La primera lectura es una de las visiones proféticas más consoladoras de Isaías: La humanidad, como una riada inmensa, subiendo al monte del Señor donde recibe la paz y la verdadera fraternidad. Esta imagen nos habla del deseo de Dios y del corazón del hombre de vivir unidos como hermanos, convocados por una Palabra de salvación. El año pasado, al comenzar el adviento nos decía Benedicto XVI:
“El mundo contemporáneo necesita sobre todo esperanza: la necesitan los pueblos en vías de desarrollo, pero también los económicamente desarrollados. Cada vez caemos más en la cuenta de que nos encontramos en una misma barca y debemos salvarnos todos juntos. Sobre todo al ver derrumbarse tantas falsas seguridades, nos damos cuenta de que necesitamos una esperanza fiable, y esta sólo se encuentra en Cristo, quien, como dice la Carta a los Hebreos, "es el mismo ayer, hoy y siempre" (Hb 13, 8). El Señor Jesús vino en el pasado, viene en el presente y vendrá en el futuro. Abraza todas las dimensiones del tiempo, porque ha muerto y resucitado, es "el Viviente" y, compartiendo nuestra precariedad humana, permanece para siempre y nos ofrece la estabilidad misma de Dios. Es "carne" como nosotros y es "roca" como Dios”.
¡El Señor viene!: el evangelio nos habla de Jesús que quiere visitar la casa del centurión de Cafarnaún y de la respuesta de fe de este hombre: «Señor, no soy quien para que entres bajo mi techo. Basta que lo digas de palabra, y mi criado quedará sano. Porque yo también vivo bajo disciplina y tengo soldados a mis órdenes; y le digo a uno: "Ve", y va; al otro: "Ven", y viene; a mi criado: "Haz esto", y lo hace.» El centurión tiene una confianza absoluta en el poder de la Palabra de Jesús, una palabra que hace lo que dice, una palabra creadora. “No he encontrado en nadie tanta fe”, le dice Jesús. Del mismo modo, si yo creo en el poder de la Palabra de Jesús que viene a visitarme en este adviento y en esta navidad, podré abrirme a su fuerza de salvación.
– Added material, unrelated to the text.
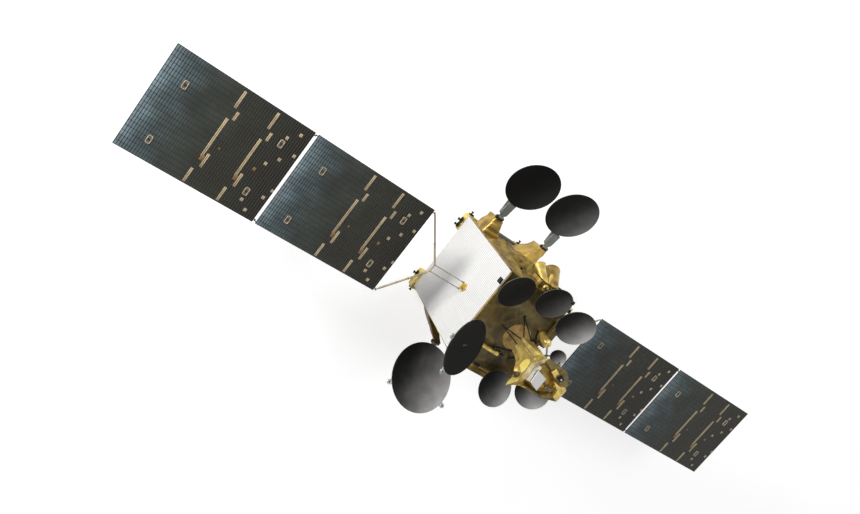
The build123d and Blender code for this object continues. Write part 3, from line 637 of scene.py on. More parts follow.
finishNodes = {  # the nodes of each finish; a node's name may have a place after it
    "wallFilm": ["bus_body", "anti_earth_deck", "thruster_boxes", "bracket", "dish_posts", "feed"],
    "deckFilm": ["earth_deck"], "brightFilm": ["drive_housing", "drive_shaft", "deck_cone"],
    "discFilm": ["deck_disc"], "towerFilm": ["tower_body"], "silverFilm": ["tower_unit"],
    "radiatorTiles": ["radiator"], "whiteTiles": ["tower_plate"], "yokeWrap": ["yoke"],
    "panelEdge": ["inner_panel", "outer_panel"], "graphiteBack": ["reflector", "dish_small", "dish"],
    "blackMetal": ["star_sensor", "thrusters", "gimbal", "deck_units", "tower_camera"],
    "silverMetal": ["rim_tabs", "tower_horns"], "greyArm": ["east_rail", "arm"],
    "ringAlloy": ["separation_ring"], "engineSteel": ["apogee_engine"], "blackTube": ["tower_struts"],
}
nodeFinish = {label: finish for finish, labels in finishNodes.items() for label in labels}
for node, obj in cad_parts.items():
    label = node
    while label not in nodeFinish:
        label = label.rsplit("_", 1)[0]
    obj.data.materials.clear()
    obj.data.materials.append(finishes[nodeFinish[label]])
print("stage: CAD finishes")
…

“Señor, no soy digno de que entres en mi casa”. La Iglesia ha hecho suya esta oración y la ha puesto antes de que recibamos la comunión eucarística. En cada Eucaristía el Señor viene a nosotros, entra bajo nuestro mismo techo, Él que es “carne” como nosotros y “roca” como Dios. Es la medicina que “perdona todas mis culpas y cura todas mis enfermedades, colmándome de gracia y de ternura” (Salmo 103). Que aumente nuestro deseo de recibirle cada día de nuestra vida, cada día de este adviento. Miremos a María, que le albergó en su seno virginal, y aprendamos de Ella a acoger a Jesús con fe, a llevarle en nuestro corazón, a permanecer a su lado velando para que el mundo lo reciba:
“Inmaculada Madre de Dios, en la soledad de Nazaret, a solas con tu tesoro, adoras, amas, esperas; Él en tu sagrario virginal… Flor de pureza, fragancia de lirio, amor intacto, contigo estoy solo y espero” (P. Tomás Morales).